Percival Everett greift dieses Beispiel eines unverhohlenen Rassismus auf und inszeniert in seinem Roman einen Rachefeldzug, der zu einem Zeitpunkt einsetzt, als sich nicht mehr viele an Emmett Tills Ermordung erinnern. Wir sind im Jahr 2018; Schauplatz ist das Städtchen Money im Staat Mississippi, genau jener Ort also, an dem Emmetts Leichnam seinerzeit wie Abfall beseitigt wurde. Die Zeit scheint hier stillzustehen. Die Bewohner, fast alle weiße Donald-Trump-Anhänger, die mit Schwarzen nichts zu tun haben wollen, wissen, dass man sie andernorts als Hinterwäldler verspottet, die „noch nicht mal im einundzwanzigsten Jahrhundert“ angekommen seien.

Das vor sich hindämmernde Leben in Money gerät jedoch völlig aus den Fugen, als man binnen kurzer Zeit zwei weiße Männer tot auffindet. Sie sind entsetzlich zugerichtet, und neben ihnen liegt in beiden Fällen ein nicht minder toter Schwarzer, der die abgeschnittenen Hoden seines Gegenübers in Händen hält.

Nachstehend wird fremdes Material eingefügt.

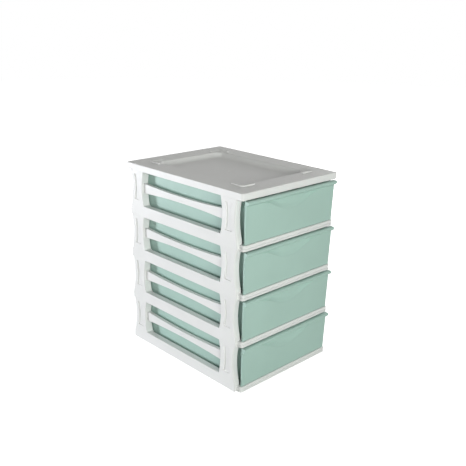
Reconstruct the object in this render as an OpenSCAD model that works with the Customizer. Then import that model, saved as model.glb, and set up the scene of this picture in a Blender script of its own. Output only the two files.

Everett schildert diese an eine Hinrichtung erinnernden Szenen in ungeschminkter, blutiger Drastik. Der Sheriff von Money und seine Gehilfen zeigen sich umso mehr überfordert, als das Ganze mit einem Mal mysteriöse Züge annimmt. Denn die Leichen der Schwarzen verschwinden von heute auf morgen, ohne dass es dafür eine rationale Erklärung gäbe. Money und seine unfähige Polizei werden zum Gespött, und so eilen Ed Morgan und Jim Davis herbei, zwei schwarze Detectives vom MBI, dem Mississippi Bureau of Investigation.